Le héros du roman, Franck Villedier, meilleur spécialiste français de l’histoire de l’Europe de l’après-Guerre, va le savoir et nous faire pénétrer, en même temps que lui, dans un monde parallèle. Rien ne prédestinait, au demeurant, ce professeur, employé par le CDHI, Centre de Documentation Historique International aux allures d’inspecteur Colombo, marié, un enfant vivant en Colombie, et habitant le XIXème arrondissement de Paris, à vivre une aventure hors du commun. Tout commence un vendredi 7 août 2009. Au CDHI, sa fidèle secrétaire, Rosine, lui a préparé les dossiers dont il a besoin pour affronter son mortel ennemi, le professeur Saraillon, sur la chaîne de télévision Histoire.
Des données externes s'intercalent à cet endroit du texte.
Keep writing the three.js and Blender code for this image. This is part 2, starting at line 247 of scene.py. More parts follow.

Des dossiers, en fait des correspondances, qui couvrent la période 1945-1947. Rosine, un tantinet amoureuse de son patron, lui a même déniché un exemplaire du Figaro daté du 23 mai 1947 ! À Paris, le temps est lourd, orageux. Le thermomètre annonce 39°C. Soudain, la foudre qui frappe, Franck qui s’évanouit. Lorsqu’il retrouve ses esprits, il a un mal de crâne carabiné et sa secrétaire, Rosine a disparu. Pour sûr, se dit-il, je vais rapidement aller consulter ce bon vieux docteur Mimouni. Dans un coin du bureau, le précieux exemplaire du Figaro traîne. En lisant le titre de une, Franck se demande s’il rêve ou s’il est bien éveillé : « Visite du chancelier Adolf Hitler à Paris le 6 juin 1947 ». Dans le corps de l’article, il est question de préparer les festivités du 6 juin célébrant la déroute des Américains lors du débarquement en Normandie. Pour sûr, il s’est passé quelque chose. D’autant plus qu’il ne reconnaît plus la pièce du CDHI qui, mystérieusement, a perdu ses rayonnages de livres au profit d’un mobilier d’un autre âge.
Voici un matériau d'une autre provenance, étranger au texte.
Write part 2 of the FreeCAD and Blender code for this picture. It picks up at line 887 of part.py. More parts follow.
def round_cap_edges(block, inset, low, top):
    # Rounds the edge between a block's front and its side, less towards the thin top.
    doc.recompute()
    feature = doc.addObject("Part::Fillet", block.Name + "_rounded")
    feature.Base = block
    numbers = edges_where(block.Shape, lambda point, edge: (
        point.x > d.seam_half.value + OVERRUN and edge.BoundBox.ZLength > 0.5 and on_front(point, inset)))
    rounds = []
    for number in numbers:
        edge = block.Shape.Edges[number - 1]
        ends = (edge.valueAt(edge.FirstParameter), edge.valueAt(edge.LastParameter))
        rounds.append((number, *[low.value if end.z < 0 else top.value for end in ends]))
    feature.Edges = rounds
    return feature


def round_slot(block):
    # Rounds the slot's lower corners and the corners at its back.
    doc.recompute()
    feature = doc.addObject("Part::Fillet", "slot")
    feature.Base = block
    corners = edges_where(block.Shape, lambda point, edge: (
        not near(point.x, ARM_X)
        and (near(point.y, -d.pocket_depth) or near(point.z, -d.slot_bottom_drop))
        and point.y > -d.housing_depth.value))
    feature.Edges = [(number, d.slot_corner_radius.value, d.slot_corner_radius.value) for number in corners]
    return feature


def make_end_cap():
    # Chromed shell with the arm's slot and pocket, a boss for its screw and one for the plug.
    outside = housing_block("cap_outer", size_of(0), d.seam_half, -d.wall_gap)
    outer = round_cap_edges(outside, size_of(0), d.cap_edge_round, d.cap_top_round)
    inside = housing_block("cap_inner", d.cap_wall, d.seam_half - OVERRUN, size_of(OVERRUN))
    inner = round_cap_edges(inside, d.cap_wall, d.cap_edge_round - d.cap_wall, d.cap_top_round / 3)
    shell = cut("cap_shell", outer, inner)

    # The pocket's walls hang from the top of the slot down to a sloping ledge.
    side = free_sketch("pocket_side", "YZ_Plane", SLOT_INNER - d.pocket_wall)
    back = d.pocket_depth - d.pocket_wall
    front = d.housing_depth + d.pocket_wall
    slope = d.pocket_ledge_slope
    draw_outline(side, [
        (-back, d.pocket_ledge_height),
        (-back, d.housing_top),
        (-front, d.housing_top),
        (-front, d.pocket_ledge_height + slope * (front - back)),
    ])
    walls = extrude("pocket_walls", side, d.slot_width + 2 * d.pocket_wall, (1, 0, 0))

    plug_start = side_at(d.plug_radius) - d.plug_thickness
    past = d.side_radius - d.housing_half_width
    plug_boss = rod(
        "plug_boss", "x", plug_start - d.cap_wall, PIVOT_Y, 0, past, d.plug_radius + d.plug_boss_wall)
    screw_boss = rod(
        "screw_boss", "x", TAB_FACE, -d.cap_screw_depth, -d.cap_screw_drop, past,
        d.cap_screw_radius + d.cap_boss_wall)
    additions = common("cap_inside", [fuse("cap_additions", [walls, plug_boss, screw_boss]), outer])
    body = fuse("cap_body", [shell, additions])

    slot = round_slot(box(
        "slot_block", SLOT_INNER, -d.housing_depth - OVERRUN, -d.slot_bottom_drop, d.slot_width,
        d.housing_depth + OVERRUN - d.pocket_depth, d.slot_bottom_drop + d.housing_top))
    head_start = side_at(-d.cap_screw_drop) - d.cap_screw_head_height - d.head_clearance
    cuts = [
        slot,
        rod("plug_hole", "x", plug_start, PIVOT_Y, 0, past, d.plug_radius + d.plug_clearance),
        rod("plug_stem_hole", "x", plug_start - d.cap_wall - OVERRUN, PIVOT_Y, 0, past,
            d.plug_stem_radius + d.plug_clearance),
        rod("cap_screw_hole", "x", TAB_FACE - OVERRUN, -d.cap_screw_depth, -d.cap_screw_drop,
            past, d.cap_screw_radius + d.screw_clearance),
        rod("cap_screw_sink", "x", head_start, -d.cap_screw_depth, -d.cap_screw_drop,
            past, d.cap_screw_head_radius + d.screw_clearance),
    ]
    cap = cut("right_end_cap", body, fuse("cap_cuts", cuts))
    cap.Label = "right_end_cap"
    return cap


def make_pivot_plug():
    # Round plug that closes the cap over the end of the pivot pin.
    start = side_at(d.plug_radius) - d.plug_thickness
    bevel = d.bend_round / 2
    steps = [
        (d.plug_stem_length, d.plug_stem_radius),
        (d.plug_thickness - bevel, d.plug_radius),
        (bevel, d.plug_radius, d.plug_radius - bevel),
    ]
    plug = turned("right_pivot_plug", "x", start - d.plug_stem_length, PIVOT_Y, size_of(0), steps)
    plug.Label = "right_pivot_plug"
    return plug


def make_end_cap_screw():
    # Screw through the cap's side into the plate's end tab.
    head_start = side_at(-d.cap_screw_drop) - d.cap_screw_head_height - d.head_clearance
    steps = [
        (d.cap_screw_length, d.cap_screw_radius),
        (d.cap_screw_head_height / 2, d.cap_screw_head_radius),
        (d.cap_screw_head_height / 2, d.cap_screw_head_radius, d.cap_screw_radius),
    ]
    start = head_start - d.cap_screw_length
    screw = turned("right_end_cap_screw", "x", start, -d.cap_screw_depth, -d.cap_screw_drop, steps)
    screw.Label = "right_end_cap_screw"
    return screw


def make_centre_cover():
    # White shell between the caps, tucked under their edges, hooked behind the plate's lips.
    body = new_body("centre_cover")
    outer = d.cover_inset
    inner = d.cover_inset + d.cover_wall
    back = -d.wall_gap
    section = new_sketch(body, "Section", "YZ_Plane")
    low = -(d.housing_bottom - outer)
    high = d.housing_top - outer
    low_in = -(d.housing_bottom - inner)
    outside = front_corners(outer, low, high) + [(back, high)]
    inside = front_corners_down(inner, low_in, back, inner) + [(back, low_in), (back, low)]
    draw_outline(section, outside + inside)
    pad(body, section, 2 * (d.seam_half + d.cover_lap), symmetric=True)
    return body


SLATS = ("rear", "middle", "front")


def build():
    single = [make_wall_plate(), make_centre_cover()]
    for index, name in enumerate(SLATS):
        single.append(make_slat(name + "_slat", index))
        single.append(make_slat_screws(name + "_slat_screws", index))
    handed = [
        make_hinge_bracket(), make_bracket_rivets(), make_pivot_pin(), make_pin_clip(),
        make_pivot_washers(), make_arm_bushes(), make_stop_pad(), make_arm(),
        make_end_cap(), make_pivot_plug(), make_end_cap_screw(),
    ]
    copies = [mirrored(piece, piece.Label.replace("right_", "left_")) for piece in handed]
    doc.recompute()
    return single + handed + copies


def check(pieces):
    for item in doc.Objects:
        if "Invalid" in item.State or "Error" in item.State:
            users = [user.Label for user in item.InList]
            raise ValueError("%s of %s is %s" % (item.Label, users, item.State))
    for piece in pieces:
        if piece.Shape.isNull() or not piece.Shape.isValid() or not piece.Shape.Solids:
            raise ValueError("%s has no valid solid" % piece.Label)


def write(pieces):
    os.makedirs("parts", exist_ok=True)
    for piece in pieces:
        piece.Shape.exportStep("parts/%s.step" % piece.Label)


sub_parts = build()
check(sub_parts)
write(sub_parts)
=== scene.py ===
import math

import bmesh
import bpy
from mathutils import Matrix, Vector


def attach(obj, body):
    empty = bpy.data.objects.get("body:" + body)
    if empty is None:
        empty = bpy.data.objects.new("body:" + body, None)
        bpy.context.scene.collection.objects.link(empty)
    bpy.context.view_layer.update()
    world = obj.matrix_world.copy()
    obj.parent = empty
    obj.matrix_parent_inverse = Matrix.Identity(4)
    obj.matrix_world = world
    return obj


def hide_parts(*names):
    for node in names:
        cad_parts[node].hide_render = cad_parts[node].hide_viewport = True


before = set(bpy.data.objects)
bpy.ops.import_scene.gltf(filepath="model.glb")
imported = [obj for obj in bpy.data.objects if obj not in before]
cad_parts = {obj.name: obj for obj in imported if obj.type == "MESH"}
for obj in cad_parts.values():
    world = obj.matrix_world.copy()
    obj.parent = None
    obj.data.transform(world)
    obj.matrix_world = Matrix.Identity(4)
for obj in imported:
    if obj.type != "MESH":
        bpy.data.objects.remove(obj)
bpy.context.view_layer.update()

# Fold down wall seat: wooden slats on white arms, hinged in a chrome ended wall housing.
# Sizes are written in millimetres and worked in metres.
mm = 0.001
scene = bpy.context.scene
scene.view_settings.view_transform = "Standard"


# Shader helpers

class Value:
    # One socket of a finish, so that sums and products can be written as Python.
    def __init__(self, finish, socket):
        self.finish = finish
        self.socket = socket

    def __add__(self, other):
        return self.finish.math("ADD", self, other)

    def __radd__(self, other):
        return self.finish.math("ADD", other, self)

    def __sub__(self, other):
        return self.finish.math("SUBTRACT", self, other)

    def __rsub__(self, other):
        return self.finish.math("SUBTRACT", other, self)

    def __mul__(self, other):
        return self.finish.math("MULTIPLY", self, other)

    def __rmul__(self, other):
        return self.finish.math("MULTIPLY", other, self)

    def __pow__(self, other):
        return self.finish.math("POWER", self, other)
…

Dans les rues, le spectacle le surprend. Il ne reconnaît ni Paris ni ses habitants. La place de la République est baptisée place du IIIème Reich, l’avenue du général Leclerc s’est transformée en avenue d’Orléans, son appellation antérieure, la place Denfert-Rochereau qu’il traversait tous les jours porte une plaque au nom du maréchal Pétain, l’avenue Gambetta porte désormais le nom de Pierre Laval et de vieilles Volskwagen circulent au milieu de bus à impériale. Dans le métro, les poinçonneurs font toujours leurs petits trous. « S’il ne s’agissait pas d’un cauchemar, il ne pouvait être la victime d’un phénomène surnaturel. Ça, il n’y croyait pas. Son cartésianisme restait inébranlable, même dans de telles circonstances ». Une seule possibilité : une faille spatiotemporelle l’a transporté dans un monde parallèle. Avec une carte bancaire probablement inutile dans ce monde de fous où nul Maghrébin, nul Africain, n’était visible et avec soixante-dix euros sans aucune valeur en poche, une question essentielle taraudait Franck : « Comment survivre ? C’est par des bribes de conversation avec des clochards devenus des amis et dont l’un, d’ailleurs, lui prêtera de l’argent, que Franck reconstitue peu à peu l’Histoire de France telle qu’elle s’est faite dans la fracture spatio-temporelle dans laquelle il a échoué. Et celle du reste du monde, aussi. En France, la royauté a été rétablie dans les années cinquante et c’est Charles XIII qui règne sur le pays. Son père, Charles XII a été à l’origine de la politique de dénazification du pays et les anciens nazis sont désormais sous les verrous. En mai 1988, un mouvement étudiant très puissant a fait trembler les socles de la société. Des élections générales se préparent dans le pays pour le 18 octobre prochain. L’Amérique a sombré dans la dictature, la Chine qui avait failli devenir communiste est le pays le plus dynamique de la planète. Au Proche-Orient, enfin, toutes les populations locales ont été massacrées ou déportées après l’élimination des Juifs. L’Égypte, la Syrie et la Jordanie se livrent une guerre sans merci. Quant à l’État d’Israël, il n’a jamais existé et pour cause. La folie meurtrière d’Hitler a éliminé la totalité des Juifs y compris en Palestine.
Au fil de sa pérégrination, Franck Villedier va découvrir, ici et là, quelques Juifs cachés et, grâce à la possibilité scientifique de ponts entre deux univers, il parviendra à retrouver sa bonne vieille planète, celle où a été créé, en 1948, un État juif prospère et démocratique.
Nul doute que ce récit bien ficelé contient les germes d’un scénario digne d’un grand film. Chasseurs de têtes nouvelles et d’idées originales, à vos marques !!!